Herod the Great grapples with Jesus in a different manner – by that of hostility.  He hates Jesus and seeks to have Him killed.  But not only does he fail, he fails miserably.  Joseph takes his family and escapes to Egypt before Herod’s executioners can get to the child.  Herod fails to end Jesus’ life as a child even as Pontius Pilate ultimately fails to finish Him off as an adult, as the story of Easter so gloriously reveals.  Herod’s hostility, then, falls in the face of Jesus’ kingdom.

Though two millennia have passed, the reactions to Jesus’ kingship have not changed.  Many people treat the celebration of Christmas – at least the part that involves Jesus’ birth – with a mild indifference, a distant secondary feature of a holiday that primarily consists of the niceties of parties, decorations, and, of course, plenty of presents.  Others treat the story of the nativity with outright hostility – incensed that a holiday that has such blatantly Christian overtones would still be embraced and thought of as Christian by what should be an enlightened secular West.  But Christmas marches on.  And the fact that it does says something about Jesus’ kingdom.  It does not and will not fail or fall because of our responses to it.  Either it will endure for us and be a solace of salvation, or it will endure in spite of us and become an edict of execration.  Which way will it endure for you?  That’s the question of Christmas.

I hope you have an answer.


[1] Caesar Augustus, The Deeds of the Divine Augustus, Thomas Bushnell, trans., par. 34.

[2] Ethelbert Stauffer, Christ and the Caesars (Eugene:  Wipf and Stock, 1952), 99.
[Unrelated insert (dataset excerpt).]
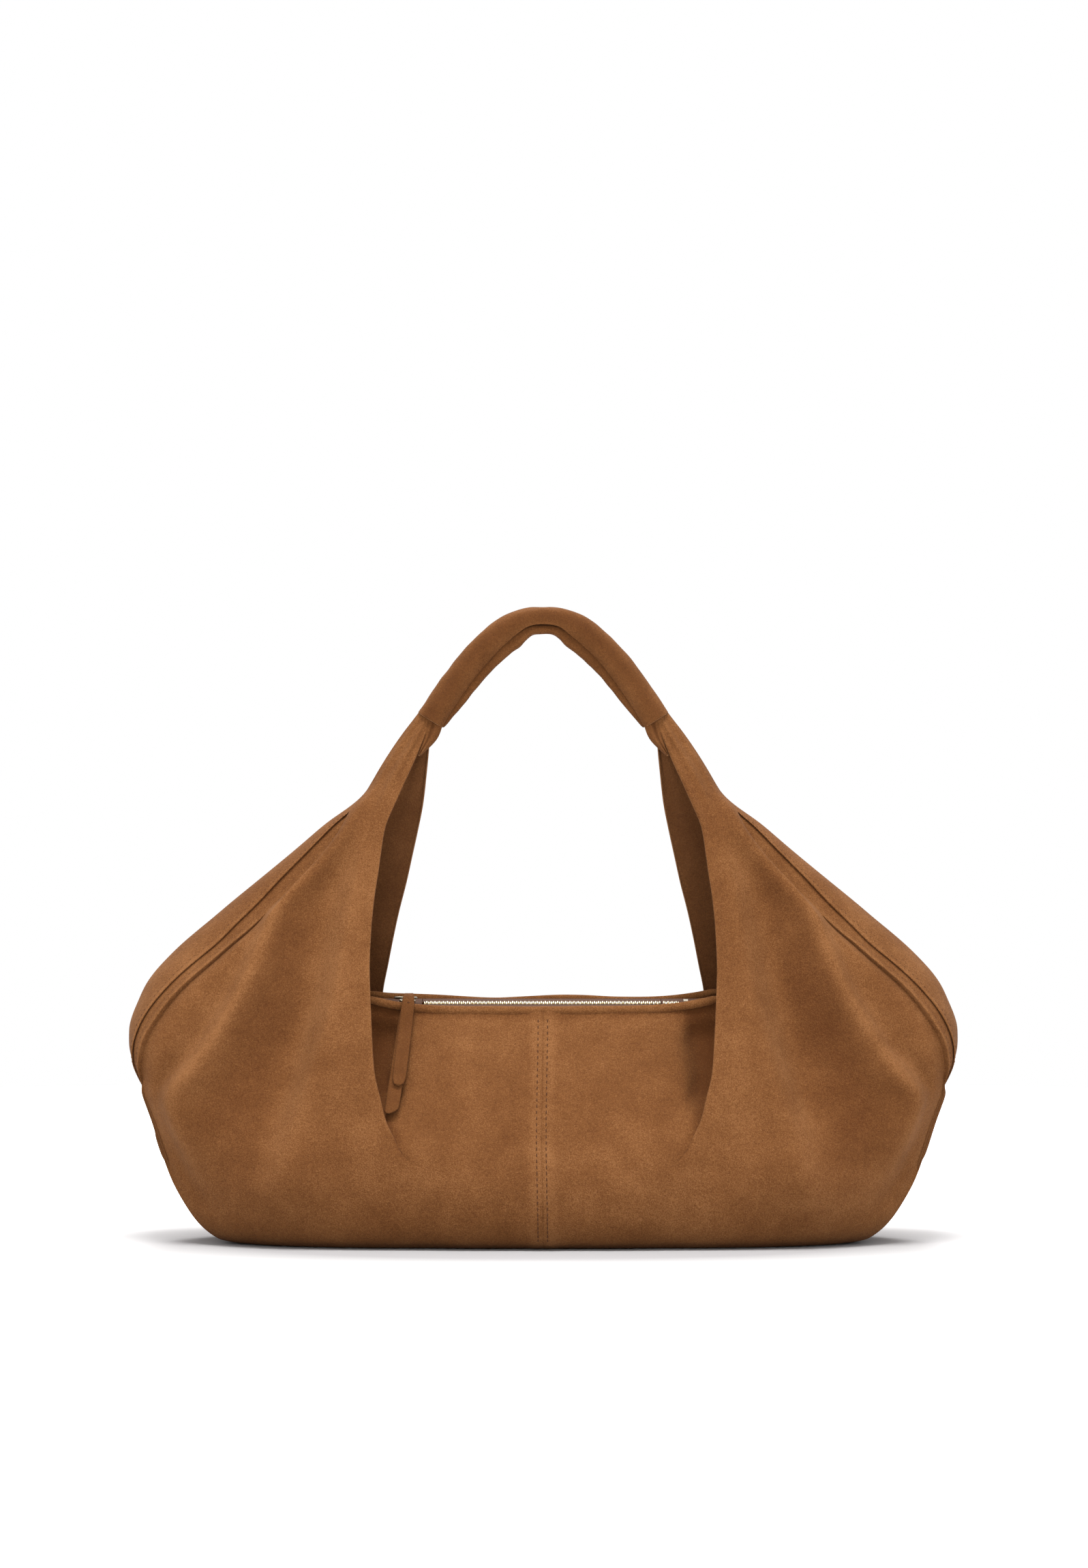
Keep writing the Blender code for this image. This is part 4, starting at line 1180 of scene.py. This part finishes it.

December 19, 2016 at 5:15 am 1 comment

ABC Extra – How Firm A Foundation

Some of my fondest memories as a child are of our family trips to the beach.  The sun, the white sand, the clear blue water.  Wait, check that.  I grew up in Oregon.  It was always cloudy, the sand was rocky, and the water was murky.  But I loved the beach nonetheless.  And even in the rocky sand, I loved to build sandcastles.  I would always make sure I had my pail and spade in tow, ready to create an impenetrable fortress right there at the base of beach.  Except that, inevitably, my fortress would always be penetrated – and washed away – by the water.  For sand castles, no matter how well you build them, never last.  They always succumb to the relentless pounding of the surf.
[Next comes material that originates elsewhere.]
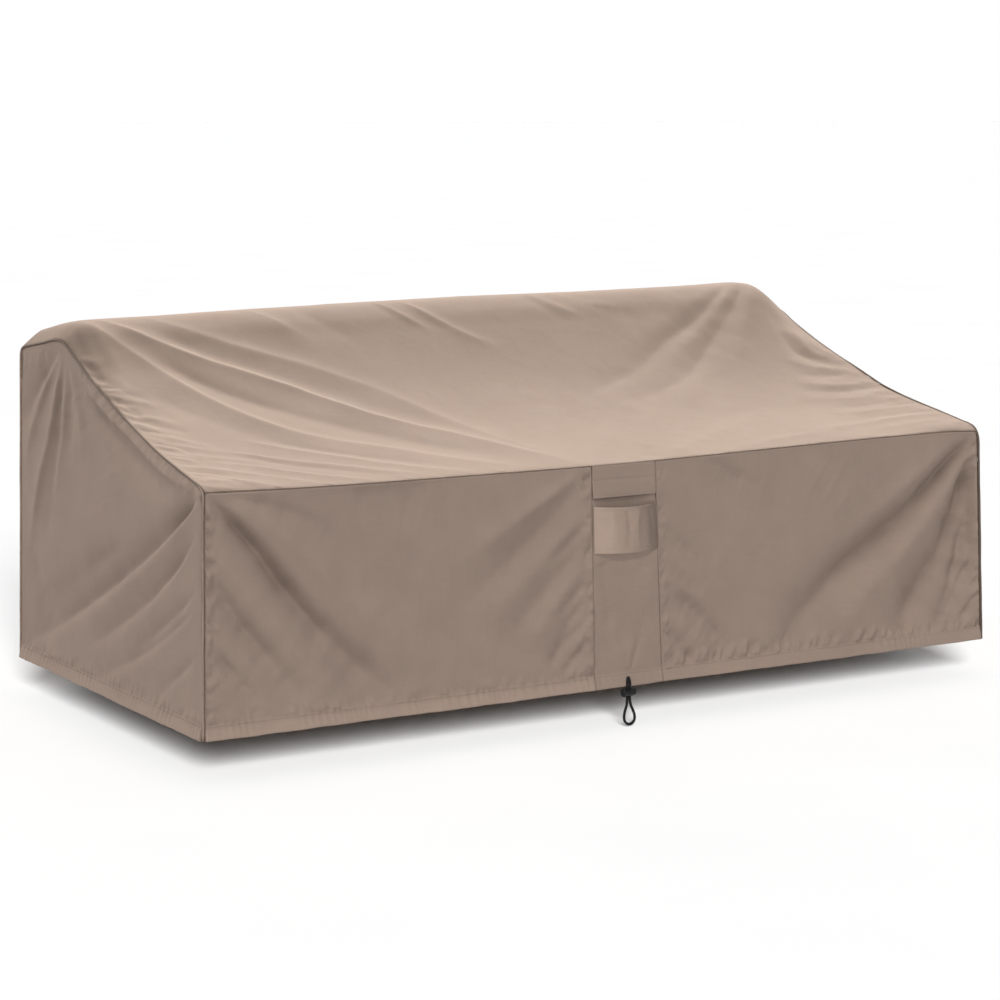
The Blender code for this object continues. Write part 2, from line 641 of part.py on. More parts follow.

This past weekend in worship and ABC, we were introduced to one of history’s most infamous rulers – Herod the Great.  Known for his ruthlessness and megalomania, Herod would stop at nothing to protect and extend his reign and rule as “king of the Jews,” a title bestowed on him by the Roman Senate in 40 BC.  He was married to no fewer than ten women over his life, most of whom he married out of political expediency rather than out of love.  He banished his first wife, Doris, because he wanted to marry his second wife, Miriamne.  He eventually had her executed after they got into a fight.  He also killed his mother-in-law, brother-in-law, as well as three of his sons under suspicion that they were trying to usurp his power.  Herod was a tyrant indeed.

But for all of Herod’s tyranny, he was also a monarch of great skill and vision.  Most notably, Herod was a master builder.  He built a whole city called the Caesarea Maritima, situated on the banks of the Mediterranean Sea, which had a breathtaking manmade harbor spanning more than forty acres.  He built himself a palace which included baths, a pool, a colonnaded garden, and a 600 foot long terrace.  He named it, modestly, the Herodium.  But most famously, Herod rebuilt the temple in Jerusalem bigger and better than ever.  He plastered it in marble and gold.  It ascended higher than a fifteen-story building.  It was truly a monument to Herod’s skill as an artisan.  Herod began his work on the temple in 19 BC.  It was not completely finished until 68 years after his death.  If Herod died, as the German theologian Emil Schürer asserted, in 1 BC, that means the temple was finally finished in AD 67.  In AD 70, the Roman general Titus laid siege to the city of Jerusalem and destroyed its temple.  Herod’s completed temple stood for only three years.

Like my sandcastles on the beach, Herod’s building projects weren’t as enduring as he thought they would be.  His crowing achievement, the Jerusalem temple, was destroyed only a few years after it was completed.  His architecture succumbed to the relentless march of human history.

Jesus once told a story about the fate of building projects:  

Everyone who hears these words of Mine and puts them into practice is like a wise man who built his house on the rock.  The rain came down, the streams rose, and the winds blew and beat against that house; yet it did not fall, because it had its foundation on the rock.  But everyone who hears these words of Mine and does not put them into practice is like a foolish man who built his house on sand.  The rain came down, the streams rose, and the winds blew and beat against that house, and it fell with a great crash. (Matthew 7:24-27)

Jesus warns that man’s building projects can and do fall.  The only way to make them last is to build them upon a firm foundation – and that firm foundation is Christ.  Herod never learned this.  Indeed, we learn in Matthew 2:16 that he wanted to kill Christ, not build his life and legacy on Him.

What are you building?  And more importantly, on whom are you building?  The things you build to your own fame will inevitably fall.  But what is built on the rock of Christ and to His glory will endure.  Do you build on the rock of Christ at your job, with your family, and throughout your life?  Or, like Herod, are you only building monuments to your own greatness, which are really no sturdier than sandcastles?  As the apostle Paul warns, “If any man builds…his work will be shown for what it is, because the Day will bring it to light. It will be revealed with fire, and the fire will test the quality of each man’s work” (1 Corinthians 3:12-13).  May our work not be found wanting – not because of our skill, but because of Christ’s foundation.